July 20, 2007 at 5:28 pm
Hi All,
I'm creating a package to synchronize my development database to production (cross server), and noticed a mapping problem with one table. Both production and development table schema are identical, but the OLE DB Source task converted a varchar(11) column into DT_I4 (SSIS integer type) and it didn't want to insert to the destination DT_STR.
I edited the advanced column settings to make the source output as DT_STR, but I'm wondering if anyone has had their data damaged because it got converted from string to int to string or something similar? I imagine that this would do a nice Excel style truncation of leading zeros.
Thanks for sharing!
July 20, 2007 at 5:44 pm
I've run into a number of issues like this, most frequently related to Excel. The way I understand the issue is that there's a guessing process which looks at the first couple of rows of data and based on that makes a guess at the ODBC data type it's going to represent that column as.
If I recall there's a setting somewhere that you can put in your connection string which will change the behavior of how it guesses data types.
July 23, 2007 at 5:36 am
The original poster does not mention the source. I am guessing it is SQL. If so, it's weird SSIS got this wrong as it uses the mapping document in the SQL installation dir. I cannot say I have seen it make this mistake.
For "unknown" data sources suck as EXCEL, flat files, sometime Oracle etc, it does make the occasional mistake. It scans the first n rows and guesses what the time might be. Excel is a prime candidate for getting it wrong.
As for loosing or damaging your data due to this problem, should you not check the meta data anyway for each column? I would blame data loss on poor development and testing. Not blaming the source wizard.

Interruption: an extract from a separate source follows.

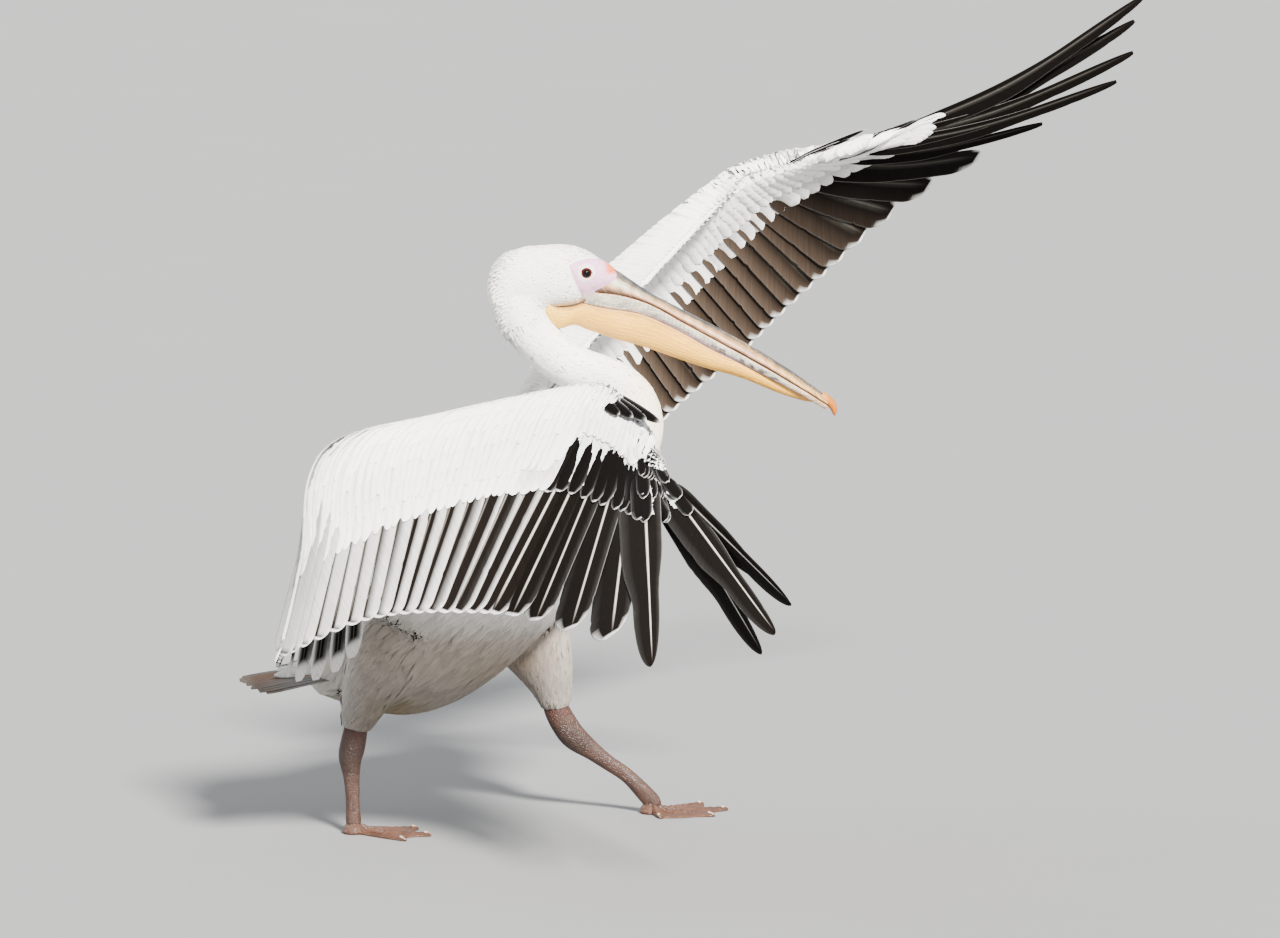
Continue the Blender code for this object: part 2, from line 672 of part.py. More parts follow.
def foot(side, data, home):
    """Four toes joined by webs, flat underneath, in rings round the heel."""
    mirror = 1.0 if side == "left" else -1.0
    centre = Vector((*data["foot"], 0.0))
    toes = [(math.radians(angle), length) for angle, length in TOES]
    low, high = toes[0][0], toes[-1][0]

    def reach_and_ridge(angle):
        off = min(abs(angle - toe[0]) for toe in toes)
        ridge = math.exp(-((off / 0.085) ** 2))
        if low <= angle <= high:
            return float(smooth(toes, angle)[0]) * (0.80 + 0.20 * math.exp(-((off / 0.11) ** 2))), ridge
        end = toes[0][1] if angle < low else toes[-1][1]
        return HEEL_RADIUS + (end - HEEL_RADIUS) * math.exp(-((off / 0.075) ** 2)), ridge

    sides = 38
    web_angles = np.linspace(low - 0.2, high + 0.2, 30)
    heel_angles = np.linspace(high + 0.2, low - 0.2 + 2 * math.pi, sides - 28)[1:-1]
    rings = []
    for share, on_top in ((1.0, False), (1.0, True), (0.62, True), (0.25, True), (0.05, True)):
        ring = []
        for angle in [*web_angles, *heel_angles]:
            reach, ridge = reach_and_ridge((angle + math.pi) % (2 * math.pi) - math.pi)
            heading = data["heading"] - mirror * angle
            radius = reach * share
            heel = math.exp(-((radius / HEEL_RADIUS) ** 2))
            height = (WEB_THICKNESS + (HEEL_HEIGHT - WEB_THICKNESS) * heel
                      + (TOE_HEIGHT - WEB_THICKNESS) * ridge * (1.0 - 0.55 * share) * (1.0 - heel))
            ring.append(centre + Vector((radius * math.cos(heading), radius * math.sin(heading),
                                         height if on_top else 0.0)))
        rings.append(ring)
    loft(f"foot_{side}", rings, "leg_skin", home)


# ---------------------------------------------------------------- assembly
def boxes_meet(one, other):
    def box(thing):
        places = np.array([vertex.co for vertex in thing.data.vertices])
        return places.min(axis=0) - 2 * GAP, places.max(axis=0) + 2 * GAP
    (low, high), (other_low, other_high) = box(one), box(other)
    return bool((low < other_high).all() and (other_low < high).all())


def fit_together(home, guides):
    """Cuts each part back from those named before it in this order, so that none overlap."""
    order = ("eye", "bill_nail", "head", "bill_upper", "bill_lower", "neck", "pouch", "trunk", "thigh",
             "foot", "tarsus", "hand", "forearm", "secondaries", "primaries", "primary", "alula",
             "arm", "tail")

    def rank(thing):
        return next(i for i, word in enumerate(order) if word in thing.name)

    def already_parted(one, other):
        """Both come from the one body that thin cuts parted."""
        return all(any(word in thing.name for word in ("head", "neck", "trunk")) for thing in (one, other))

    done = []
    for part in sorted(home.objects, key=rank):
        close = [other for other in done if boxes_meet(part, other) and not already_parted(part, other)]
        if close:
            trim(part, close, guides)
        done.append(part)


def stand_on_origin(home):
    """Moves everything so that the soles are at Z = 0 and the box is centred on X = Y = 0."""
    corners = [vertex.co for part in home.objects for vertex in part.data.vertices]
    low = Vector([min(corner[axis] for corner in corners) for axis in range(3)])
    high = Vector([max(corner[axis] for corner in corners) for axis in range(3)])
    shift = Vector((-(low.x + high.x) / 2, -(low.y + high.y) / 2, -low.z))
    for part in home.objects:
        part.data.transform(Matrix.Translation(shift))


def main():
    clear_scene()
    home = new_collection("pelican")
    guides = new_collection("cutters")
    flesh(home, guides)
    eyes(home)
    bill(home)
    for side in ("right", "left"):
        wing(side, home)
        leg(side, home)
    tail(home)
    fit_together(home, guides)
    for guide in list(guides.objects):
        bpy.data.objects.remove(guide, do_unlink=True)
    stand_on_origin(home)


main()
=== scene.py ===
# Looks of the life-size great white pelican: one skin, its plumage, bill, eyes, legs and feet.
#
# Everything is modelled in the bird's own frame (the middle plane is Y = 0, the bird faces +X,
# its right wing is at -Y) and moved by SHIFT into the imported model's frame when a mesh is made.
# Lengths are in metres.

import math

import bmesh
import bpy
import numpy as np
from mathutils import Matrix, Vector
from mathutils.bvhtree import BVHTree
from mathutils.kdtree import KDTree


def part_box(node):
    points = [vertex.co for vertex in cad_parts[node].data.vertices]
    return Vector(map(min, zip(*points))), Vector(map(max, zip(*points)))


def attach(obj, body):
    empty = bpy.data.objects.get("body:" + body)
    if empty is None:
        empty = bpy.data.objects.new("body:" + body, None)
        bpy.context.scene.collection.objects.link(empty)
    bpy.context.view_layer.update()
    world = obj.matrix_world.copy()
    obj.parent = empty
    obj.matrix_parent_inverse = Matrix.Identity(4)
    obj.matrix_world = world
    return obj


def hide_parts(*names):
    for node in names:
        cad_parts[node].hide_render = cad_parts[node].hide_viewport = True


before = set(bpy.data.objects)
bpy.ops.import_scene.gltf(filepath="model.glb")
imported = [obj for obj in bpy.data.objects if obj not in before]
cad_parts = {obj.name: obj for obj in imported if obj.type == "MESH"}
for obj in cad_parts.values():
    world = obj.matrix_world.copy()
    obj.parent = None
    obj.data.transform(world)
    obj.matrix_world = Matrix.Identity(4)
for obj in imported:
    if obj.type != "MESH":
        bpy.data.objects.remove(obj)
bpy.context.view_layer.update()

# ---------------------------------------------------------------- driving dimensions
EYE_RADIUS = 0.0085
EYE_AT = np.array((0.1725, 0.0, 0.8270))
EYE_SPREAD = 0.0245
EYE_CORNERS = 64             # vertices round the eyeball and its lid
# the lid's rings from the eyeball outwards: radius, and height over the eye's middle
LID_RIM = ((0.0077, 0.0034), (0.0079, 0.0046), (0.0083, 0.0054), (0.0089, 0.0057), (0.0095, 0.0055),
           (0.0101, 0.0050), (0.0107, 0.0047), (0.0113, 0.0046))
# then those on the bare skin: radius, and height over the skin
LID_FLANGE = ((0.0123, 0.0004), (0.0134, 0.0001), (0.0146, -0.0006))
# painted shade on each of the lid's rings: darkest where the lid tucks against the eyeball and on its
# hidden inner ring, a faint dip on the rim's outer slope
LID_PAINTED_SHADE = (0.55, 0.75, 0.95, 1.0, 1.0, 0.93, 0.88, 0.92, 0.98, 1.0, 1.0, 1.0, 0.6)
EYE_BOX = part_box("eye_right")
SHIFT = np.array((EYE_BOX[0] + EYE_BOX[1]) / 2) - EYE_AT + np.array((0.0, EYE_SPREAD, 0.0))

UV_PATCH = 0.003             # how wide a tuft's patch is on the coat's unwrap
DENSITY = 1.0

FLESH = ["trunk", "neck_lower", "neck_upper", "head", "thigh_left", "thigh_right",
         "wing_left_arm", "wing_left_forearm", "wing_left_hand",
         "wing_right_arm", "wing_right_forearm", "wing_right_hand"]
SKIN_VOXEL = 0.0055
# how far the skin lies inside the solids' surface: the depth of the coat over it
COAT_DEPTH = {"trunk": 0.0060, "neck_lower": 0.0034, "neck_upper": 0.0028, "head": 0.0023,
              "thigh": 0.0040, "wing": 0.0012}

TRUNK_REAR = np.array((-0.209, 0.0, 0.234))
TRUNK_FRONT = np.array((0.287, 0.0, 0.598))
# x, z along the middle of the neck, from the body to the skull
NECK_LINE = ((0, 0.155, 0.455), (1, 0.190, 0.492), (2, 0.220, 0.530), (3, 0.238, 0.566),
             (4, 0.246, 0.595), (5, 0.245, 0.620), (6, 0.234, 0.643), (7, 0.211, 0.662),
             (8, 0.175, 0.675), (9, 0.141, 0.690), (10, 0.117, 0.709), (11, 0.097, 0.730),
             (12, 0.080, 0.755), (13, 0.074, 0.785), (14, 0.080, 0.815))
THIGHS = {"right": ((-0.100, -0.078, 0.300), (-0.168, -0.086, 0.155)),
          "left": ((0.070, 0.078, 0.310), (0.127, 0.085, 0.158))}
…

Cheers,CrispinI can't die, there are too many people who still have to meet me!It's not a bug, SQL just misunderstood me!
July 23, 2007 at 9:22 am
Both source and destination are SQL Server 2005.
I don't think developers should be made to check the meta data on hundreds or thousands of columns for every data transfer. That means us customers have to do the QA work, ad infinitum, that Microsoft should have done once.
Thanks Bill!
I usually have cause to thank Bill G. at least once a day.